Corriere della Sera - La Lettura
L’avventura colombiana di un ippopotamo rapito
La vicenda di partenza è reale. La sua ambientazione anche. Il risultato: una storia d’immaginazione che unisce riflessioni filosofiche e rappresentazione naturalistica. Nel 2009 il governo colombiano ordinò l’uccisione di un ippopotamo di due tonnellate che stava creando non pochi problemi agli animali e alla popolazione locale. Divenne un caso nazionale e i media lo ribattezzarono Pepe. Anni prima si era allontanato dalla riserva di Pablo Escobar (1949-1993), dove il signore della droga aveva creato il suo zoo personale con animali sottratti alle loro terre di origine. Nel caso di Pepe, l’Africa subsahariana.
Dopo aver sentito la storia da un amico, il regista dominicano Nelson Carlos de los Santos Arias (1985) ha dedicato a Pepe un film. Anzi, ha fatto di più: gli ha dato una voce e gli ha fatto narrare la sua storia in un sorprendente ibrido tra documentario e finzione, Pepe (sottotitolo: Estudios de la imaginacíon), che ha debuttato in concorso alla Berlinale 2024, dove l’autore ha vinto il Leone d’argento per la migliore regia. Coproduzione tra Repubblica Dominicana, Francia, Germania e Namibia, la pellicola sabato 20 aprile passerà nella sezione Special del Bolzano Film Festival Bozen, che torna dal 12 al 21 aprile con la 37ª edizione (info e programma completo sul sito filmfestival.bz.it).

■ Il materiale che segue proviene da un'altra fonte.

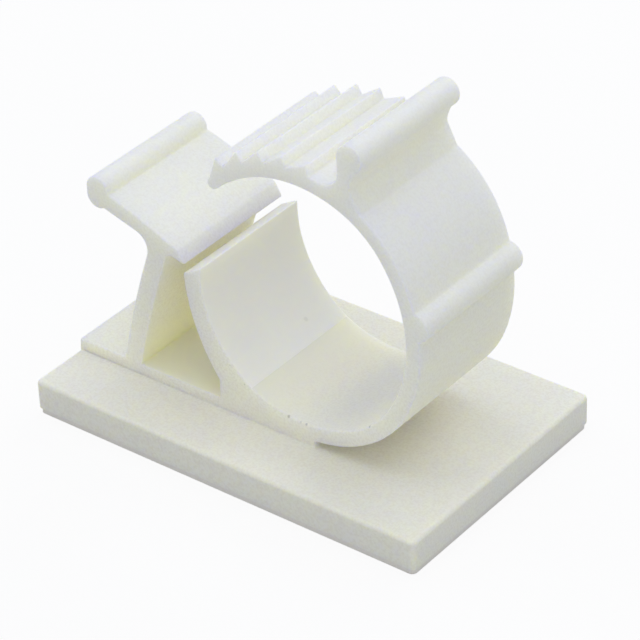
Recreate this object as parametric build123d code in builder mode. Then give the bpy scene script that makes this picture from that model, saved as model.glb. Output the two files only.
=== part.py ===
from build123d import *
import math
import os

# Adhesive cable clip: a releasable ratchet ring for a cable bundle, moulded in one piece
# with its base plate, on a thin adhesive pad. +X runs along the plate towards the ring,
# Y across it, +Z up. The origin is the middle of the pad's underside.
# Every part of the clip's profile is drawn in the XZ plane and pulled to one width.

# Base plate. It ends a little past the ring's bore, so a larger ring gets a longer plate.
base_past_bore = 2.97
base_width = 18.0
base_thickness = 1.95
base_corner_radius = 0.35
base_edge_radius = 0.25

# Adhesive pad, cut just inside the edge of the plate that it is stuck to
pad_thickness = 0.4
pad_inset = 0.1

# Clip as a whole, and the raised strip that carries it from the plate's left end
clip_width = 9.5
strip_height = 0.75
strip_length = 18.3

# Ring's bore: one circle for the floor and the arm, with its right side flattened between
# two tighter corners
bore_radius = 8.2
ring_from_left_end = 17.43
bore_floor_height = 1.45
floor_start_angle = -117.5
arm_end_angle = 133.3
flat_start_angle = 65.0
corner_tighter_by = 1.67
side_wider_by = 1.0

# Ring's outside, drawn from the bore: thick over the plate, thin at the shoulder so that
# the arm can flex
keel_past_bore_centre = 0.17
keel_height = 0.37
keel_wider_by = 0.23
keel_sweep_angle = 73.0
outer_side_wider_by = 2.6
outer_side_sweep_angle = 38.5
shoulder_wider_by = 0.22
shoulder_sweep_angle = 35.5
arm_thickness = 0.96
tip_radius = 0.4

# Ratchet teeth on the outside of the arm, counted from its tip
tooth_count = 5
tooth_pitch_angle = 10.15
tooth_height = 0.7
tooth_step_angle = 1.2
first_tooth_back_angle = 8.6

# Finger tab that closes the arm, and the grip bead lower down on the ring's side
tab_angle = 69.7
tab_thickness = 0.8
tab_height = 3.45
tab_bead_radius = 0.88
tab_neck_height = 0.65
tab_foot_fillet = 1.1
tab_neck_fillet = 0.7
grip_bead_radius = 0.95
grip_bead_angle = 11.0
grip_bead_past_bore = 0.3

# Fixed wall that closes the ring's left side, with a sloping lead-in on top
wall_height = 9.53
wall_lean = 3.5
wall_top_thickness = 1.3
wall_inner_radius = 8.05
wall_outer_radius = 12.7
wall_foot_height = 2.05
wall_foot_thickness = 2.5
wall_lead_in_drop = 0.72
wall_top_fillet = 0.25

# Latch: a springy post that leans and bows towards the ring and carries a cross head,
# with a pawl at one end that holds the teeth and a finger bead at the other
post_from_left_end = 4.33
post_lean_angle = 16.7
post_thickness = 1.3
post_bow = 0.18
post_root = 0.4
head_height = 9.57
head_thickness = 1.12
head_reach = 4.9
head_crown = 0.14
pawl_thickness = 0.72
pawl_reach = 1.98
pawl_end_slope = 0.74
post_outer_fillet = 1.1
post_inner_fillet = 0.6
finger_bead_past_head = 0.18
finger_bead_rise = 0.78
finger_bead_width = 1.66
finger_bead_height = 2.15

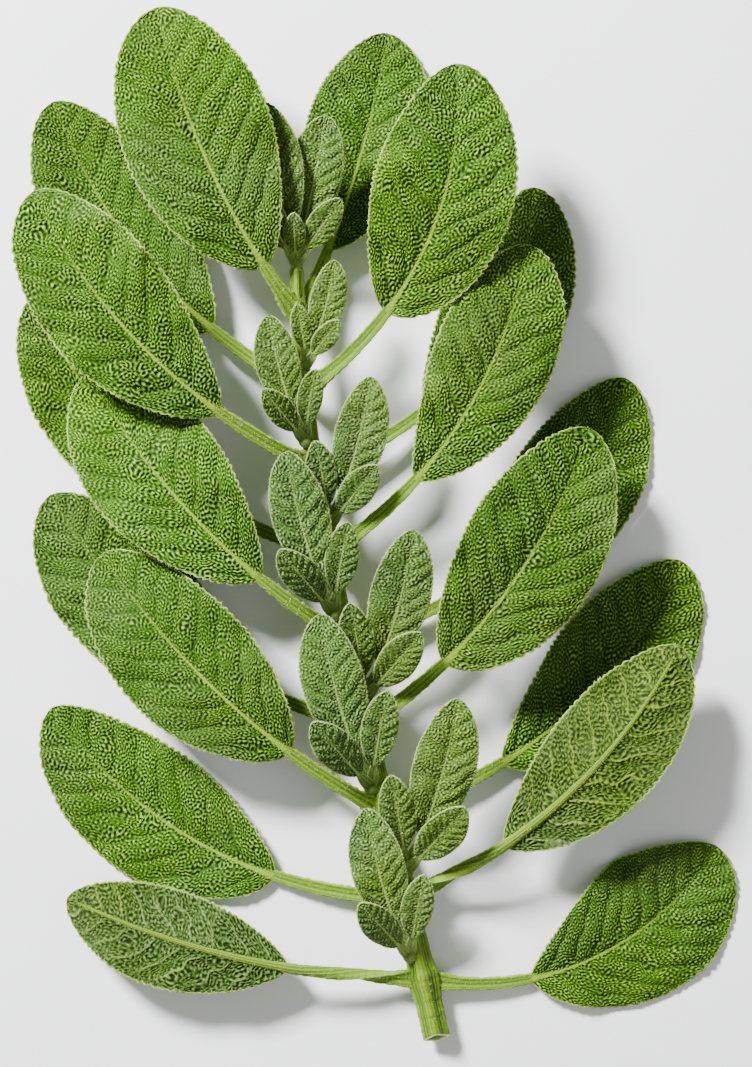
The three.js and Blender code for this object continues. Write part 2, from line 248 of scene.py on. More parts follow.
grown = add_node(
    hair_tree,
    "FunctionNodeRandomValue",
    {2: HAIR_SHARE[0], 3: HAIR_SHARE[1], "Seed": given["Seed"]},
    data_type="FLOAT",
)
marked = add_node(
    hair_tree,
    "GeometryNodeStoreNamedAttribute",
    {"Geometry": cone.outputs["Mesh"], "Name": "is_hair", "Value": True},
    data_type="BOOLEAN",
    domain="FACE",
)
placed = add_node(
    hair_tree,
    "GeometryNodeInstanceOnPoints",
    {
        "Points": spots.outputs["Points"],
        "Instance": marked.outputs[0],
        "Rotation": rotation.outputs[0],
        "Scale": grown.outputs[1],
    },
)
joined = hair_tree.nodes.new("GeometryNodeJoinGeometry")
hair_tree.links.new(given["Geometry"], joined.inputs[0])
hair_tree.links.new(placed.outputs[0], joined.inputs[0])
real = add_node(hair_tree, "GeometryNodeRealizeInstances", {"Geometry": joined.outputs[0]})
is_hair = add_node(hair_tree, "GeometryNodeInputNamedAttribute", {"Name": "is_hair"}, data_type="BOOLEAN")
painted = add_node(
    hair_tree,
    "GeometryNodeSetMaterial",
    {"Geometry": real.outputs[0], "Selection": is_hair.outputs["Attribute"], "Material": given["Material"]},
)
hair_tree.links.new(painted.outputs[0], hair_tree.nodes.new("NodeGroupOutput").inputs[0])


def grow_hairs(piece, density, length, radius, seed):
    """Adds hairs to a piece: density per square metre, sizes in metres."""
    modifier = piece.modifiers.new("hairs", "NODES")
    modifier.node_group = hair_tree
    values = {"Density": density, "Length": length, "Radius": radius, "Seed": seed}
    for key, value in {**values, "Material": hair_material}.items():
        modifier[hair_ids[key]] = value
    graph = bpy.context.evaluated_depsgraph_get()
    grown_mesh = bpy.data.meshes.new_from_object(
        piece.evaluated_get(graph), preserve_all_data_layers=True, depsgraph=graph
    )
    piece.modifiers.clear()
    piece.data = grown_mesh


stem_material, tree, shader = new_material("stem_skin")
place = add_node(tree, "ShaderNodeTexCoord")
stretched = add_node(tree, "ShaderNodeMapping", {"Vector": place.outputs["UV"], "Scale": (26, 3.0, 1)})
streaks = noise(tree, stretched.outputs[0], scale=1.0, detail=3.0)
patches = noise(tree, place.outputs["Object"], scale=90)
grain = noise(tree, place.outputs["Object"], scale=3200, detail=2.0)
ridge = remap(tree, mask(tree, "ridge"), -0.3, 0.55, 0, 1)
colour = blend(tree, ridge, srgb(46, 74, 2), srgb(108, 138, 8))
colour = blend(tree, remap(tree, streaks, 0.42, 0.62, 0, 0.45), colour, srgb(64, 96, 6))
colour = blend(tree, remap(tree, patches, 0.45, 0.7, 0, 0.3), colour, srgb(84, 114, 14))
colour = blend(tree, remap(tree, mask(tree, "scar"), 0, 1, 0, 0.7), colour, srgb(72, 96, 20))
# the cut face's rind is paler, and painted brighter still as a highlight on its edge
colour = blend(tree, mask(tree, "pale_rind_and_highlight"), colour, srgb(226, 236, 160))
# painted shade: the sunken pith of the cut face is painted darker
colour = blend(tree, mask(tree, "pith_shade"), colour, srgb(74, 104, 18))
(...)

La voce narrante che sentiamo nel film è attribuita proprio a Pepe, che parla la lingua degli uomini. Non sa bene dove si trovi e neppure chi sia. Non sa orientarsi nel tempo, ma sa che il passato lo ha ferito. Riporta gli spettatori nella Namibia del 1981 dove Escobar, grande appassionato di animali esotici, fece sottrarre tre ippopotami, antenati di Pepe. Ne ripercorre il viaggio in elicottero, nei container di una nave, su un camion scassato che li conduce all’Hacienda Nápoles del trafficante colombiano. Quando Pepe nasce, ricorda, erano già 18 gli ippopotami. Dopo una lotta per il controllo del branco, Pepe abbandona la tenuta e raggiunge il fiume Magdalena. Qui si scontra con i pescatori. E il film cambia prospettiva. La storia di Pepe si intreccia con la loro e il regista restituisce la realtà della vita locale.

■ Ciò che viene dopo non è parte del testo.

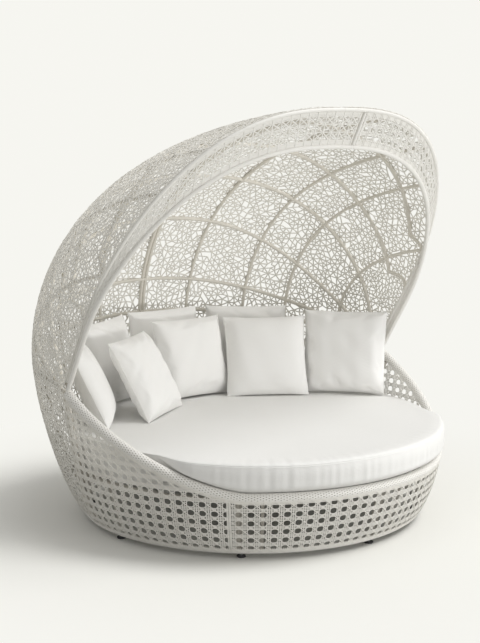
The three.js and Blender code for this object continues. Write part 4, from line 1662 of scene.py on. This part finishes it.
@dataclass
class Mattress:
    """The round mattress, which swells over the front rim, with gathers down its side."""

    bowl: Bowl = field(default_factory=Bowl)
    low: float = 0.3003
    thickness: float = 0.158
    crown: float = 0.009
    swell: float = 0.0591
    foot_inset: float = 0.0164
    gap: float = 0.003
    folds: tuple[int, int] = (60, 190)
    waves: int = 14
    gather: float = 0.006
    top_gather: float = 0.0030
    unevenness: float = 0.002
    calm: float = 0.35
    patches: float = 3.0
    patch_start: float = 2.6
    fold_edge: float = 0.06
    fold_start: float = 0.04
    top_from: float = 0.1
    dips: Pair = (6.1, 5.3)
    steps: tuple[int, int, int] = (8, 84, 26)
    fold_low: float = 0.03
    brow: float = 0.004
    bend: float = 0.55
    swell_from: float = 0.05
    swell_ease: float = 0.6
    sides: int = 600
    seam_levels: tuple[float, ...] = (0.4385, 0.4465)
    cord: Winding = Winding(0.0013, 0.009, 0.0, 0.0, 6, 1)
    seed: int = 3

    @property
    def inner(self) -> float:
        """Radius inside the rim."""
        rim = self.bowl
        return float(rim.radius(np.array(rim.rim_height))) - 2 * rim.rim_radius - self.gap

    def profile(self) -> Points:
        """The cover's cut from the middle of the underside to the middle of the top.

        Returns:
            Radius and height of its corners.
        """
        inner, swell = self.inner, self.swell
        over = self.bowl.rim_height + self.bowl.rim_radius + self.gap
        high, foot = self.low + self.thickness, inner - self.foot_inset
        lift = over - self.low
        side = [(0.50, 0.12), (0.93, 0.42), (1.0, 0.95)]
        brow = [(0.985, 0.52), (0.94, 0.30), (0.84, 0.12), (0.66, 0.03), (0.40, 0.0)]
        return np.array([
            [0, self.low], [foot * 0.6, self.low], [foot, self.low + 0.0005],
            [(foot + inner) / 2, self.low + lift * 0.25], [inner, self.low + lift * self.bend],
            *([inner + swell * out, over + swell * up] for out, up in side),
            *([inner + swell * out, high - swell * down] for out, down in brow),
            [inner * 0.93, high + self.crown * 0.12], [inner * 0.6, high + self.crown * 0.7],
            [inner * 0.3, high + self.crown * 0.95], [0, high + self.crown]])

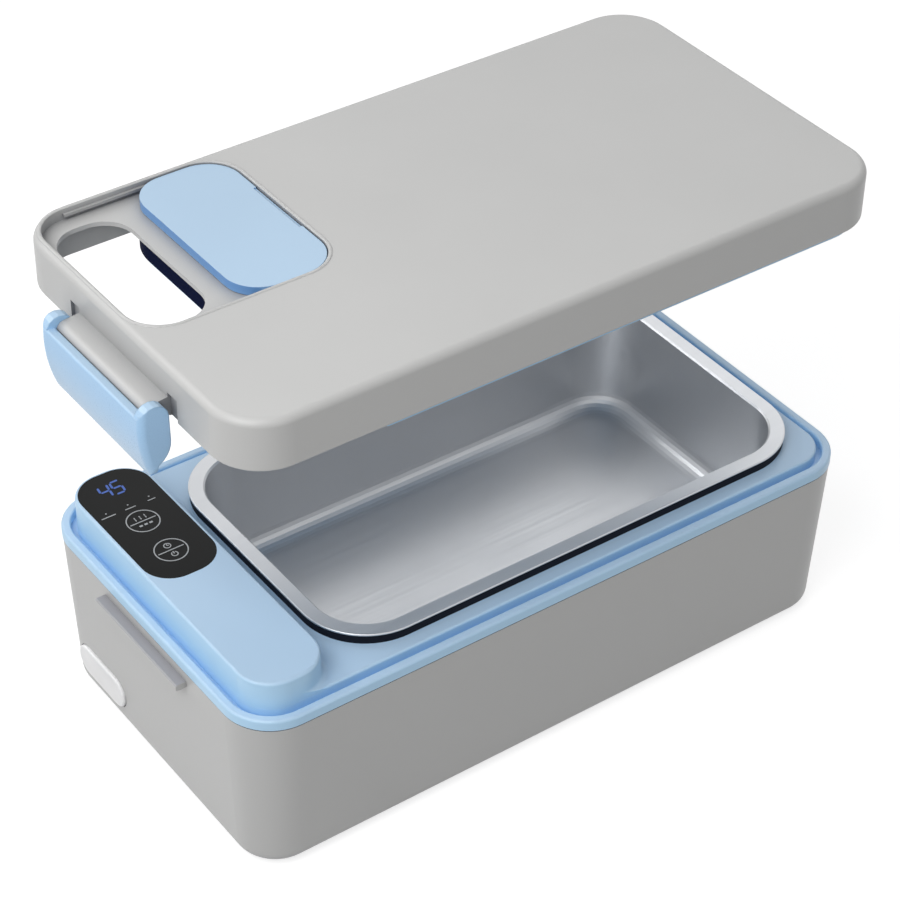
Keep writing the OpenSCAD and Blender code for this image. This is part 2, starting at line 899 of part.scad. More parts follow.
module lid_shell() {
    color([0.78, 0.78, 0.78])
        at_lid()
            difference() {
                union() {
                    carry_round(body_l, body_w, corner_r)
                        lid_profile();
                    translate([0, 0, lid_h - wall])
                        linear_extrude(wall)
                            square([body_l - 2 * corner_r, body_w - 2 * corner_r], center = true);
                    intersection() {
                        translate([recess_x, recess_y, recess_floor - recess_t])
                            plate(recess_l + 2 * recess_side, recess_w + 2 * recess_side, recess_r + recess_side,
                                lid_h - wall - recess_floor + recess_t + 0.5);
                        translate([0, 0, recess_floor - recess_t])
                            plate(body_l - 2, body_w - 2, corner_r - 1, lid_h);
                    }
                    translate([recess_x, recess_y, lid_h + bead_h - bead_r])
                        carry_round(recess_l, recess_w, recess_r)
                            translate([recess_r + bead_r - 0.1, 0])
                                circle(bead_r);
                    for (side = [-1, 1])
                        at_end(side)
                            knuckle();
                    for (x = liner_screw_x, y = [-1, 1])
                        translate([x, y * liner_screw_y, liner_top])
                            cylinder(r = 2.8, h = lid_h - wall / 2 - liner_top);
                }
                recess_space();
                translate([hole_x, hole_y, recess_floor - recess_t - cut])
                    plate(hole_l, hole_w, hole_r, recess_t + 2 * cut);
                for (side = [-1, 1], ear = [-1, 1])
                    at_end(side)
                        translate([-pocket_d, min(ear * knuckle_w / 2, ear * (latch_w / 2 + 1.6)), -cut])
                            cube([pocket_d + cut, (latch_w - knuckle_w) / 2 + 1.6, cut + pocket_h]);
                for (x = liner_screw_x, y = [-1, 1])
                    translate([x, y * liner_screw_y, liner_top - cut])
                        cylinder(r = small_r + turn_fit, h = cut + 4.2);
            }
}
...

L’ippopotamo infine spiega perché ha ripercorso la sua vicenda: la sua è una storia che continua a ripetersi. Quella di chi, a causa dell’ostentazione del potere e della dittatura del capitalismo, si è trovato a morire senza neppure capire bene dove si trovasse. «Questi ippopotami sono uno dei tanti esempi di migrazione storica», ha dichiarato Nelson Carlos de los Santos Arias: «Viviamo in un mondo progettato dalla cultura occidentale, dalla colonizzazione. Non esite un “noi”, ma c’è sempre un “loro”, l’altro». Ma la storia di Pepe si può raccontare solo nell’intreccio con quella degli «altri». Nel ritirare il premio a Berlino il regista ha inoltre sottolineato come il suo sia stato uno «studio di immaginazione». Ed è questo che ha voluto fare: tra le immagini spettacolari e documentaristiche della Namibia e della Colombia, si è addentrato nei territori della favola e della fantasia — un ippopotamo fantasma parlante, del resto, non si incontra tutti i giorni — «perché l’immaginazione non è dominio esclusivo della Disney».